Object data in JSON
# # # #

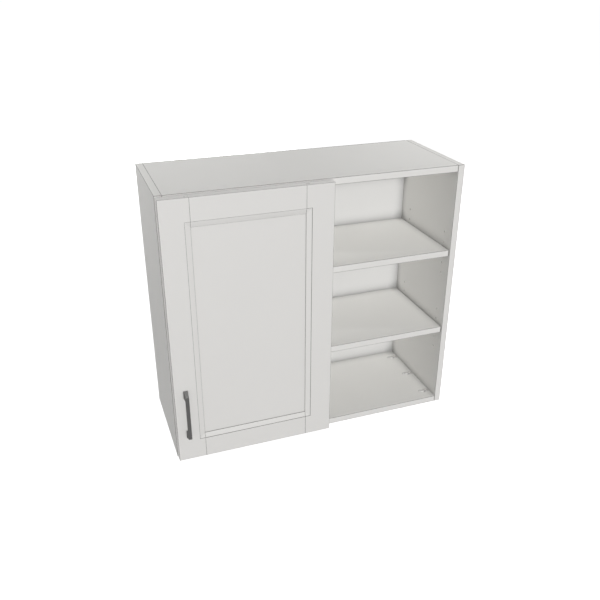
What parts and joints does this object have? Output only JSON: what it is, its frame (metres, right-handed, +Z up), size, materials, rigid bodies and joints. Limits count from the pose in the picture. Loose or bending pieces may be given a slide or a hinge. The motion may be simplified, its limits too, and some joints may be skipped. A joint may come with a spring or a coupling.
{
  "type": "blind corner wall cabinet",
  "caption": "Frameless wall cabinet for a corner: framed door on concealed hinges at the left, open blind part at the right, adjustable shelves.",
  "frame": {"origin": "middle of the whole part's box at its lowest plane: under the case, on the width's centre, half way between the wall and the front of the pull", "axes": "+X to the right, +Y towards the wall, +Z up; the door faces -Y"},
  "size_m": [0.8382, 0.3522, 0.762],
  "materials": {
    "case_board": "white melamine-faced board, satin",
    "back_board": "white coated thin board, satin",
    "edge_strip": "white edge strip, satin",
    "door_lacquer": "white lacquer, satin",
    "pull_metal": "dark graphite, satin",
    "hinge_steel": "nickel plated",
    "screw_steel": "zinc plated",
    "connector_plastic": "light grey moulded plastic",
    "dowel_wood": "plain beech",
    "buffer_rubber": "clear soft plastic"
  },
  "bodies": {
    "case": {"left_side": "case_board", "right_side": "case_board", "top_panel": "case_board", "bottom_panel": "case_board", "back_panel": "back_board", "hanging_rail": "case_board", "hinge_post": "case_board", "case_edge_strips": "edge_strip", "upper_shelf": "case_board", "lower_shelf": "case_board", "shelf_edge_strips": "edge_strip", "shelf_supports": "hinge_steel", "panel_connectors": "connector_plastic", "connector_screws": "screw_steel", "panel_dowels": "dowel_wood", "rail_dowels": "dowel_wood", "post_dowels": "dowel_wood", "back_screws": "screw_steel", "mounting_plates": "hinge_steel", "plate_screws": "screw_steel", "hinge_arms": "hinge_steel", "adjusting_screws": "screw_steel"},
    "door": {"door_left_stile": "door_lacquer", "door_right_stile": "door_lacquer", "door_top_rail": "door_lacquer", "door_bottom_rail": "door_lacquer", "door_panel": "door_lacquer", "bar_pull": "pull_metal", "pull_screws": "screw_steel", "door_buffers": "buffer_rubber", "hinge_cups": "hinge_steel", "hinge_pins": "hinge_steel", "cup_screws": "screw_steel"}
  },
  "joints": [
    {"name": "door_swing", "type": "hinge", "parent": "case", "child": "door", "pos_m": [0.0227, -0.1419, 0.381], "axis": [0, 0, 1], "range_deg": [0, 95]}
  ]
}
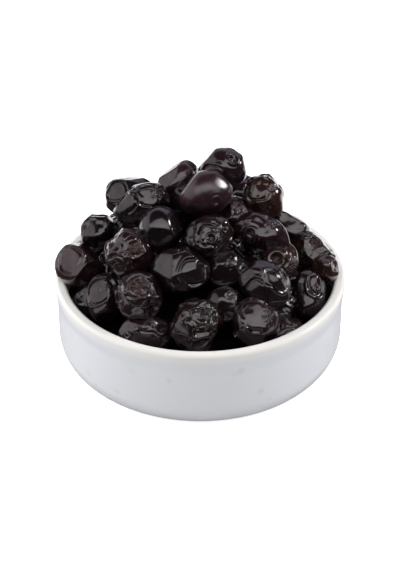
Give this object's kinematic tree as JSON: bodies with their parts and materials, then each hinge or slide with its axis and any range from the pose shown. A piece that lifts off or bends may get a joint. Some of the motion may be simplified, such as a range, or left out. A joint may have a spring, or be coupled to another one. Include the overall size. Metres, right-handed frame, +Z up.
{
  "type": "dish of olives",
  "caption": "Straight-sided round white glazed dish heaped above its rim with glossy black oil-cured olives.",
  "frame": {"origin": "centre of the dish's underside, on the plane it stands on", "axes": "+Z up out of the dish, -Y towards the serving side"},
  "size_m": [0.12, 0.12, 0.0855],
  "materials": {
    "white_glaze": "smooth white glaze with a soft sheen",
    "olive_skin": "oiled, wrinkled purple-black skin with a wet shine"
  },
  "bodies": {
    "root": {"dish": "white_glaze", "olive_heap": "olive_skin"}
  },
  "joints": []
}
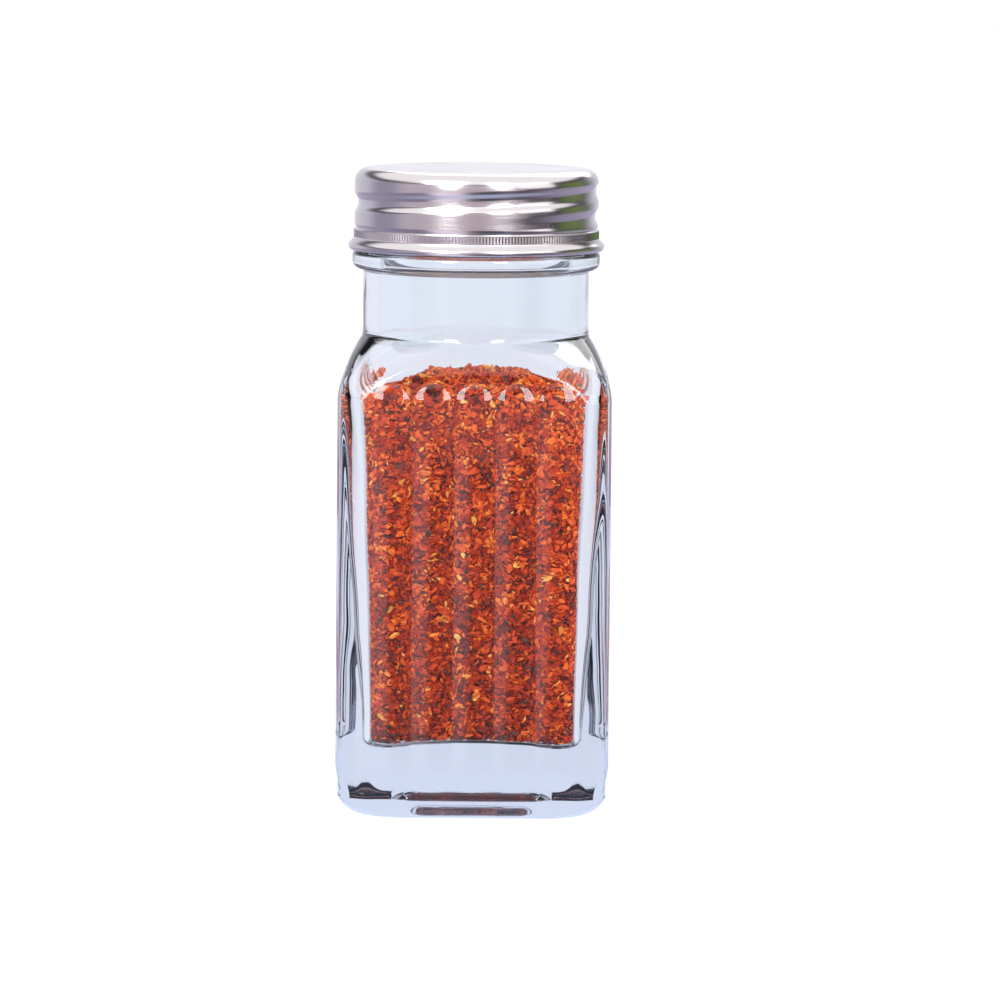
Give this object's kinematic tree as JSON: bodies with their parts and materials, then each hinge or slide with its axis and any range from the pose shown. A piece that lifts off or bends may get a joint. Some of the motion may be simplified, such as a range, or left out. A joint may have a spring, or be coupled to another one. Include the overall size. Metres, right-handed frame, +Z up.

# # # #

> **SHORT PROBLEM**: Your task is to reproduce the whole listing exactly.

> **EXPECTED ANSWER**:
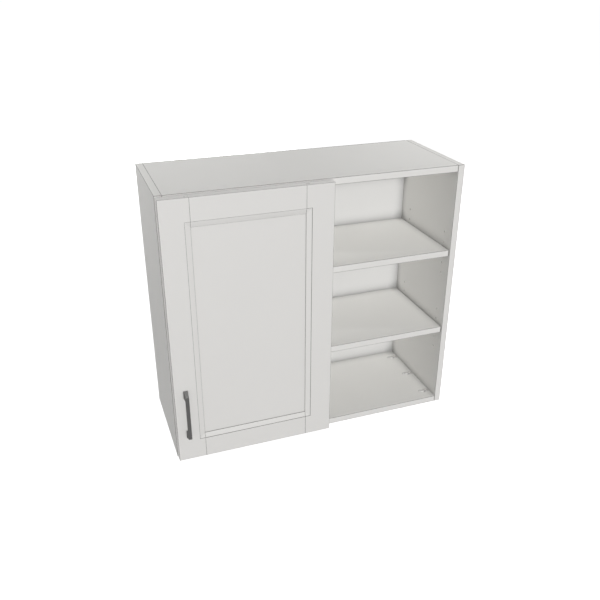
What parts and joints does this object have? Output only JSON: what it is, its frame (metres, right-handed, +Z up), size, materials, rigid bodies and joints. Limits count from the pose in the picture. Loose or bending pieces may be given a slide or a hinge. The motion may be simplified, its limits too, and some joints may be skipped. A joint may come with a spring or a coupling.
{
  "type": "blind corner wall cabinet",
  "caption": "Frameless wall cabinet for a corner: framed door on concealed hinges at the left, open blind part at the right, adjustable shelves.",
  "frame": {"origin": "middle of the whole part's box at its lowest plane: under the case, on the width's centre, half way between the wall and the front of the pull", "axes": "+X to the right, +Y towards the wall, +Z up; the door faces -Y"},
  "size_m": [0.8382, 0.3522, 0.762],
  "materials": {
    "case_board": "white melamine-faced board, satin",
    "back_board": "white coated thin board, satin",
    "edge_strip": "white edge strip, satin",
    "door_lacquer": "white lacquer, satin",
    "pull_metal": "dark graphite, satin",
    "hinge_steel": "nickel plated",
    "screw_steel": "zinc plated",
    "connector_plastic": "light grey moulded plastic",
    "dowel_wood": "plain beech",
    "buffer_rubber": "clear soft plastic"
  },
  "bodies": {
    "case": {"left_side": "case_board", "right_side": "case_board", "top_panel": "case_board", "bottom_panel": "case_board", "back_panel": "back_board", "hanging_rail": "case_board", "hinge_post": "case_board", "case_edge_strips": "edge_strip", "upper_shelf": "case_board", "lower_shelf": "case_board", "shelf_edge_strips": "edge_strip", "shelf_supports": "hinge_steel", "panel_connectors": "connector_plastic", "connector_screws": "screw_steel", "panel_dowels": "dowel_wood", "rail_dowels": "dowel_wood", "post_dowels": "dowel_wood", "back_screws": "screw_steel", "mounting_plates": "hinge_steel", "plate_screws": "screw_steel", "hinge_arms": "hinge_steel", "adjusting_screws": "screw_steel"},
    "door": {"door_left_stile": "door_lacquer", "door_right_stile": "door_lacquer", "door_top_rail": "door_lacquer", "door_bottom_rail": "door_lacquer", "door_panel": "door_lacquer", "bar_pull": "pull_metal", "pull_screws": "screw_steel", "door_buffers": "buffer_rubber", "hinge_cups": "hinge_steel", "hinge_pins": "hinge_steel", "cup_screws": "screw_steel"}
  },
  "joints": [
    {"name": "door_swing", "type": "hinge", "parent": "case", "child": "door", "pos_m": [0.0227, -0.1419, 0.381], "axis": [0, 0, 1], "range_deg": [0, 95]}
  ]
}
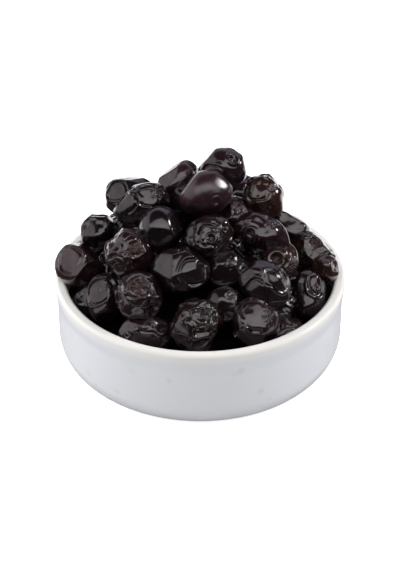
Give this object's kinematic tree as JSON: bodies with their parts and materials, then each hinge or slide with its axis and any range from the pose shown. A piece that lifts off or bends may get a joint. Some of the motion may be simplified, such as a range, or left out. A joint may have a spring, or be coupled to another one. Include the overall size. Metres, right-handed frame, +Z up.
{
  "type": "dish of olives",
  "caption": "Straight-sided round white glazed dish heaped above its rim with glossy black oil-cured olives.",
  "frame": {"origin": "centre of the dish's underside, on the plane it stands on", "axes": "+Z up out of the dish, -Y towards the serving side"},
  "size_m": [0.12, 0.12, 0.0855],
  "materials": {
    "white_glaze": "smooth white glaze with a soft sheen",
    "olive_skin": "oiled, wrinkled purple-black skin with a wet shine"
  },
  "bodies": {
    "root": {"dish": "white_glaze", "olive_heap": "olive_skin"}
  },
  "joints": []
}
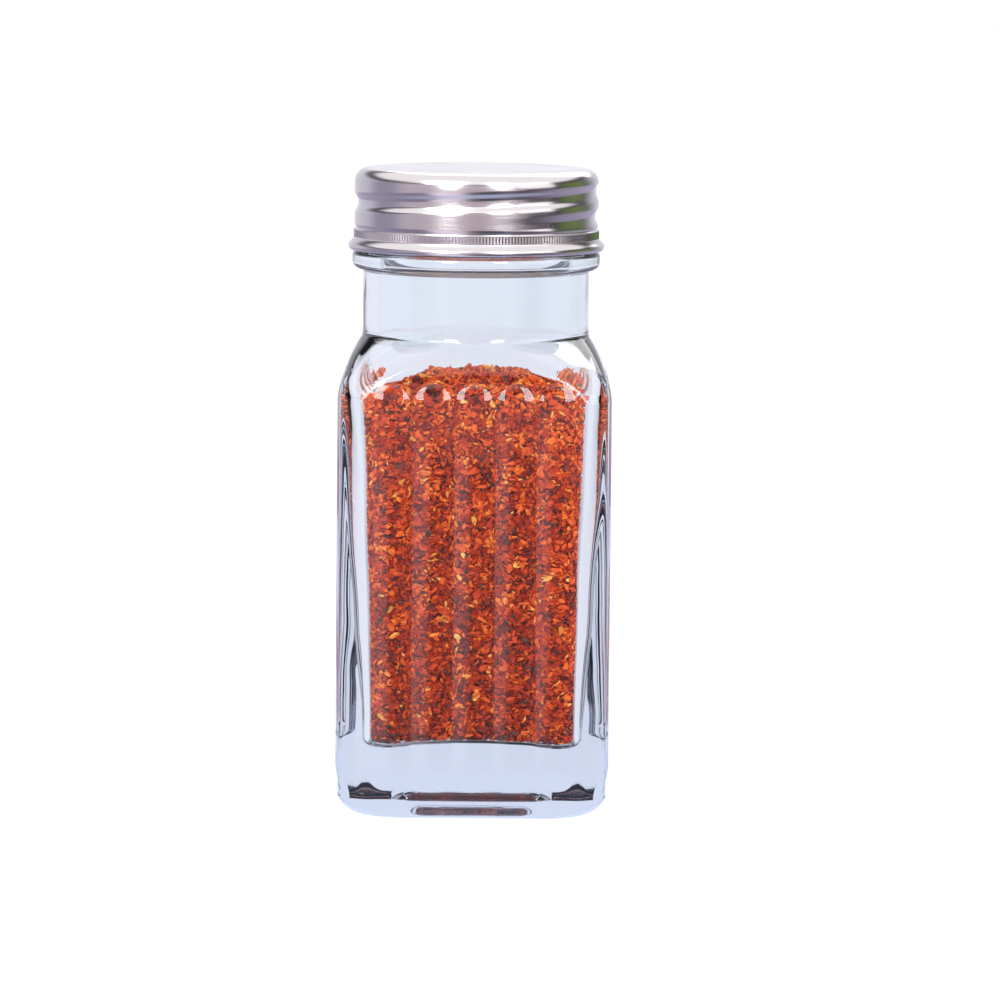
Give this object's kinematic tree as JSON: bodies with their parts and materials, then each hinge or slide with its axis and any range from the pose shown. A piece that lifts off or bends may get a joint. Some of the motion may be simplified, such as a range, or left out. A joint may have a spring, or be coupled to another one. Include the overall size. Metres, right-handed frame, +Z up.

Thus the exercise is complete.